*SHORT PROBLEM*
Return the listing word for word, as given.

*Collected data*

══════════

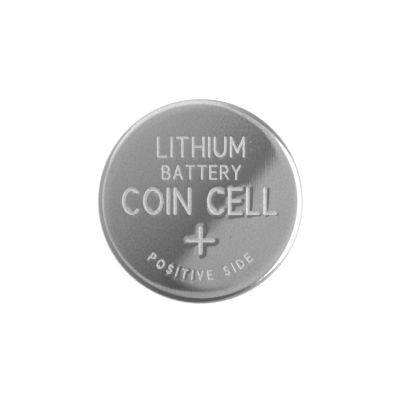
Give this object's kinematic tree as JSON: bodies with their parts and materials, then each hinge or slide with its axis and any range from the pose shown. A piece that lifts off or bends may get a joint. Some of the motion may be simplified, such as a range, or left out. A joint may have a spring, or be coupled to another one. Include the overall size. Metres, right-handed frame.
{
  "type": "lithium coin cell",
  "caption": "Round flat steel cell: a drawn can with a flat positive face, rolled over a plastic gasket round a stepped negative cap.",
  "frame": {"origin": "centre of the negative contact face, in the plane that the cell stands on", "axes": "+Z along the axis of the cell, from the negative face up to the positive face; +X to the right and +Y up when the positive face is read from above"},
  "size_m": [0.0125, 0.0124, 0.002],
  "materials": {
    "can_steel": "nickel-plated, fine straight grain",
    "cap_steel": "nickel-plated, finely stippled",
    "gasket_plastic": "moulded polypropylene",
    "lithium_foil": "dull rolled metal",
    "separator_nonwoven": "nonwoven polypropylene",
    "cathode_mass": "pressed powder",
    "net_steel": "expanded sheet"
  },
  "bodies": {
    "root": {"positive_can": "can_steel", "negative_cap": "cap_steel", "gasket": "gasket_plastic", "lithium_anode": "lithium_foil", "separator": "separator_nonwoven", "cathode_pellet": "cathode_mass", "cathode_net": "net_steel"}
  },
  "joints": []
}
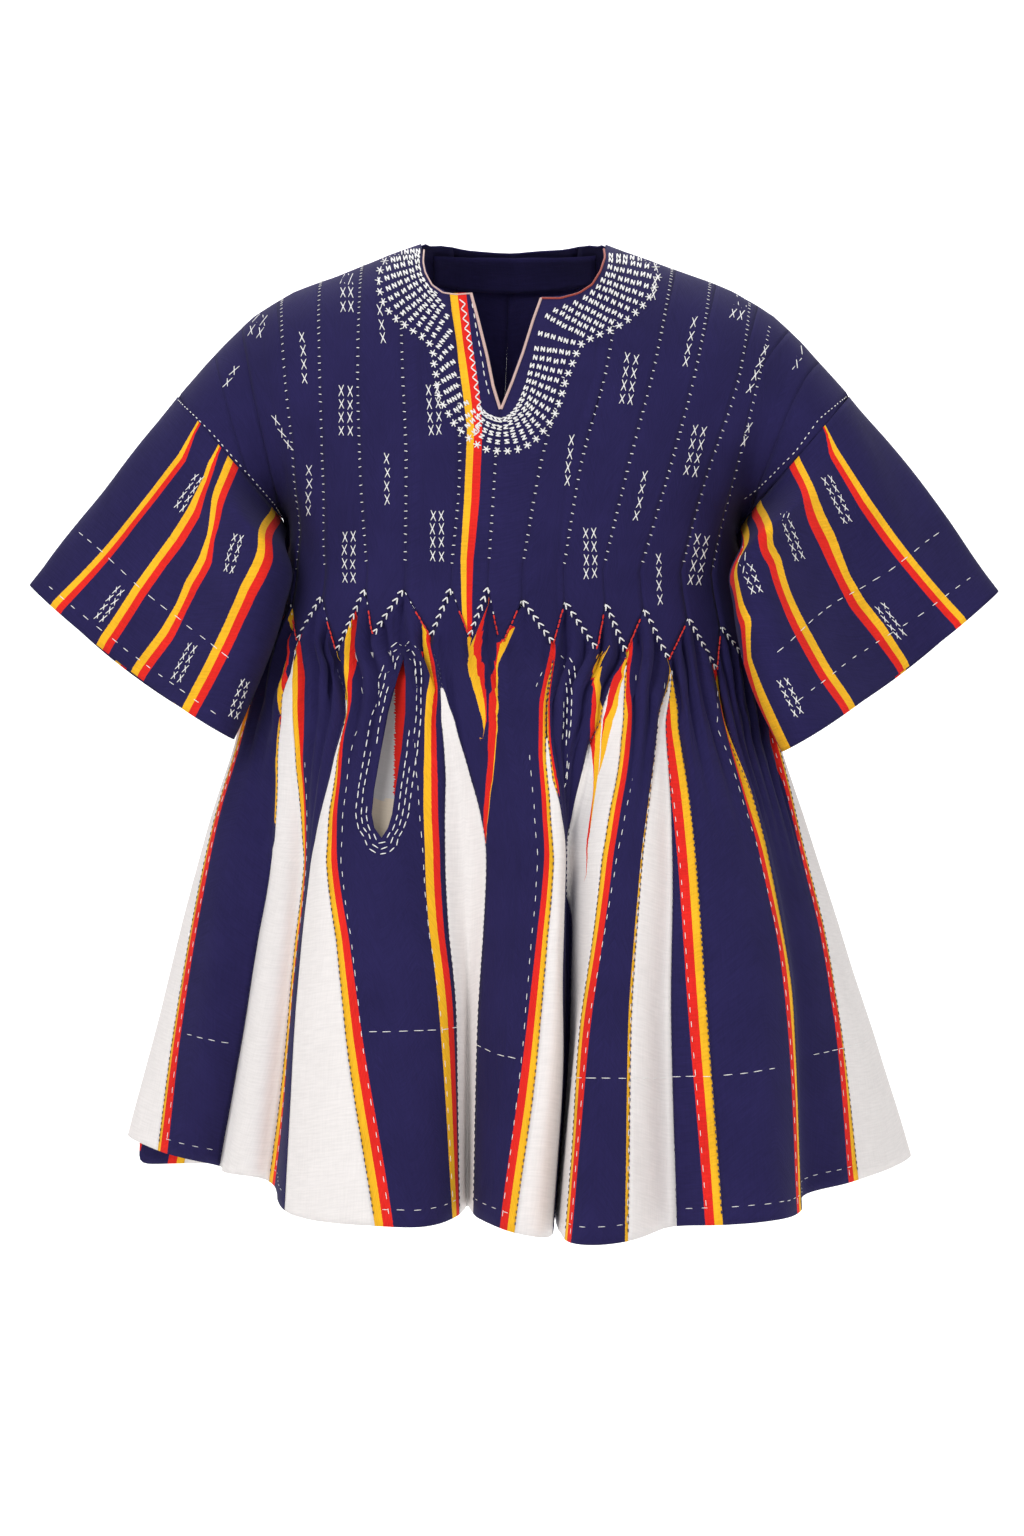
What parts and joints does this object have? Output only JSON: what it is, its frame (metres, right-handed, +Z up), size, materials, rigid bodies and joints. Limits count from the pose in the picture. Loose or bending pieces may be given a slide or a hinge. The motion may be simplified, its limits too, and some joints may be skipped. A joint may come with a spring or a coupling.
{
  "type": "peplum top",
  "caption": "Hollow worn smock-style peplum top: strip-woven bodice with pointed waist, flared gored skirt, wide short sleeves, slit neck.",
  "frame": {"origin": "midway between the two neck points, at the height where the shoulders carry the garment", "axes": "+Z up the body, -Y out of the front, +X to the wearer's left, which is the right of the picture"},
  "size_m": [0.8316, 0.5569, 0.8194],
  "materials": {
    "cloth_navy": "matt handwoven cotton, navy with yellow and red selvedge stripes",
    "cloth_white": "matt handwoven cotton, natural white",
    "cloth_cream": "matt plain cotton, cream"
  },
  "bodies": {
    "root": {"godet_back_1": "cloth_white", "godet_back_2": "cloth_white", "godet_back_3": "cloth_white", "godet_back_4": "cloth_white", "godet_back_5": "cloth_white", "godet_back_6": "cloth_white", "godet_front_1": "cloth_white", "godet_front_2": "cloth_white", "godet_front_3": "cloth_white", "godet_front_4": "cloth_white", "godet_front_5": "cloth_white", "godet_front_6": "cloth_white", "godet_front_7": "cloth_white", "godet_front_8": "cloth_white", "gore_back_1": "cloth_navy", "gore_back_2": "cloth_navy", "gore_back_3": "cloth_navy", "gore_back_4": "cloth_navy", "gore_back_5": "cloth_navy", "gore_back_6": "cloth_navy", "gore_back_7": "cloth_navy", "gore_front_1": "cloth_navy", "gore_front_2": "cloth_navy", "gore_front_3_pocket": "cloth_navy", "gore_front_4_centre": "cloth_navy", "gore_front_5_pocket": "cloth_navy", "gore_front_6": "cloth_navy", "gore_front_7": "cloth_navy", "gore_front_8": "cloth_navy", "gore_front_9": "cloth_navy", "neck_facing_back": "cloth_navy", "pocket_bag": "cloth_cream", "sleeve_left": "cloth_navy", "sleeve_right": "cloth_navy", "strip_left_1_back": "cloth_navy", "strip_left_1_front": "cloth_navy", "strip_left_2_back": "cloth_navy", "strip_left_2_front": "cloth_navy", "strip_left_3": "cloth_navy", "strip_left_4": "cloth_navy", "strip_left_5": "cloth_navy", "strip_left_6": "cloth_navy", "strip_left_7": "cloth_navy", "strip_left_8": "cloth_navy", "strip_right_1_back": "cloth_navy", "strip_right_1_front": "cloth_navy", "strip_right_2_back": "cloth_navy", "strip_right_2_front": "cloth_navy", "strip_right_3": "cloth_navy", "strip_right_4": "cloth_navy", "strip_right_5": "cloth_navy", "strip_right_6": "cloth_navy", "strip_right_7": "cloth_navy", "strip_right_8": "cloth_navy"}
  },
  "joints": []
}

══════════

*EXERCISE RESPONSE*
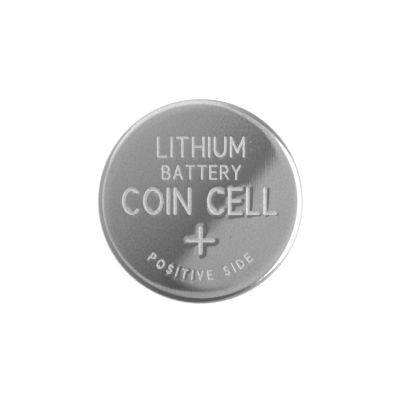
Give this object's kinematic tree as JSON: bodies with their parts and materials, then each hinge or slide with its axis and any range from the pose shown. A piece that lifts off or bends may get a joint. Some of the motion may be simplified, such as a range, or left out. A joint may have a spring, or be coupled to another one. Include the overall size. Metres, right-handed frame.
{
  "type": "lithium coin cell",
  "caption": "Round flat steel cell: a drawn can with a flat positive face, rolled over a plastic gasket round a stepped negative cap.",
  "frame": {"origin": "centre of the negative contact face, in the plane that the cell stands on", "axes": "+Z along the axis of the cell, from the negative face up to the positive face; +X to the right and +Y up when the positive face is read from above"},
  "size_m": [0.0125, 0.0124, 0.002],
  "materials": {
    "can_steel": "nickel-plated, fine straight grain",
    "cap_steel": "nickel-plated, finely stippled",
    "gasket_plastic": "moulded polypropylene",
    "lithium_foil": "dull rolled metal",
    "separator_nonwoven": "nonwoven polypropylene",
    "cathode_mass": "pressed powder",
    "net_steel": "expanded sheet"
  },
  "bodies": {
    "root": {"positive_can": "can_steel", "negative_cap": "cap_steel", "gasket": "gasket_plastic", "lithium_anode": "lithium_foil", "separator": "separator_nonwoven", "cathode_pellet": "cathode_mass", "cathode_net": "net_steel"}
  },
  "joints": []
}
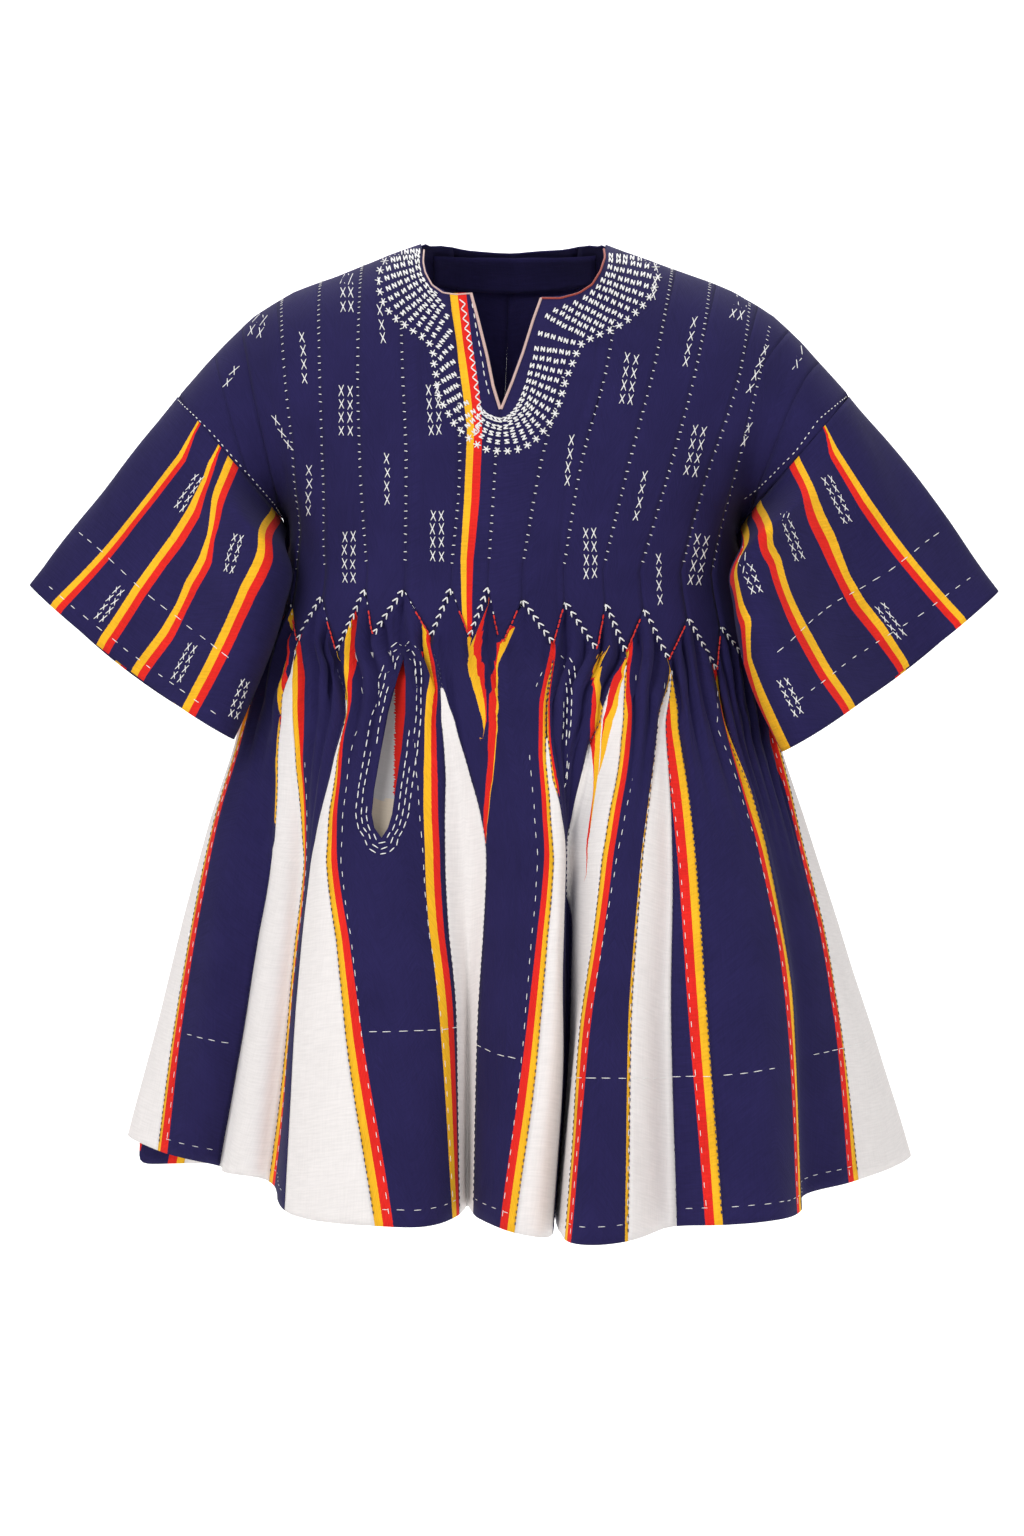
What parts and joints does this object have? Output only JSON: what it is, its frame (metres, right-handed, +Z up), size, materials, rigid bodies and joints. Limits count from the pose in the picture. Loose or bending pieces may be given a slide or a hinge. The motion may be simplified, its limits too, and some joints may be skipped. A joint may come with a spring or a coupling.
{
  "type": "peplum top",
  "caption": "Hollow worn smock-style peplum top: strip-woven bodice with pointed waist, flared gored skirt, wide short sleeves, slit neck.",
  "frame": {"origin": "midway between the two neck points, at the height where the shoulders carry the garment", "axes": "+Z up the body, -Y out of the front, +X to the wearer's left, which is the right of the picture"},
  "size_m": [0.8316, 0.5569, 0.8194],
  "materials": {
    "cloth_navy": "matt handwoven cotton, navy with yellow and red selvedge stripes",
    "cloth_white": "matt handwoven cotton, natural white",
    "cloth_cream": "matt plain cotton, cream"
  },
  "bodies": {
    "root": {"godet_back_1": "cloth_white", "godet_back_2": "cloth_white", "godet_back_3": "cloth_white", "godet_back_4": "cloth_white", "godet_back_5": "cloth_white", "godet_back_6": "cloth_white", "godet_front_1": "cloth_white", "godet_front_2": "cloth_white", "godet_front_3": "cloth_white", "godet_front_4": "cloth_white", "godet_front_5": "cloth_white", "godet_front_6": "cloth_white", "godet_front_7": "cloth_white", "godet_front_8": "cloth_white", "gore_back_1": "cloth_navy", "gore_back_2": "cloth_navy", "gore_back_3": "cloth_navy", "gore_back_4": "cloth_navy", "gore_back_5": "cloth_navy", "gore_back_6": "cloth_navy", "gore_back_7": "cloth_navy", "gore_front_1": "cloth_navy", "gore_front_2": "cloth_navy", "gore_front_3_pocket": "cloth_navy", "gore_front_4_centre": "cloth_navy", "gore_front_5_pocket": "cloth_navy", "gore_front_6": "cloth_navy", "gore_front_7": "cloth_navy", "gore_front_8": "cloth_navy", "gore_front_9": "cloth_navy", "neck_facing_back": "cloth_navy", "pocket_bag": "cloth_cream", "sleeve_left": "cloth_navy", "sleeve_right": "cloth_navy", "strip_left_1_back": "cloth_navy", "strip_left_1_front": "cloth_navy", "strip_left_2_back": "cloth_navy", "strip_left_2_front": "cloth_navy", "strip_left_3": "cloth_navy", "strip_left_4": "cloth_navy", "strip_left_5": "cloth_navy", "strip_left_6": "cloth_navy", "strip_left_7": "cloth_navy", "strip_left_8": "cloth_navy", "strip_right_1_back": "cloth_navy", "strip_right_1_front": "cloth_navy", "strip_right_2_back": "cloth_navy", "strip_right_2_front": "cloth_navy", "strip_right_3": "cloth_navy", "strip_right_4": "cloth_navy", "strip_right_5": "cloth_navy", "strip_right_6": "cloth_navy", "strip_right_7": "cloth_navy", "strip_right_8": "cloth_navy"}
  },
  "joints": []
}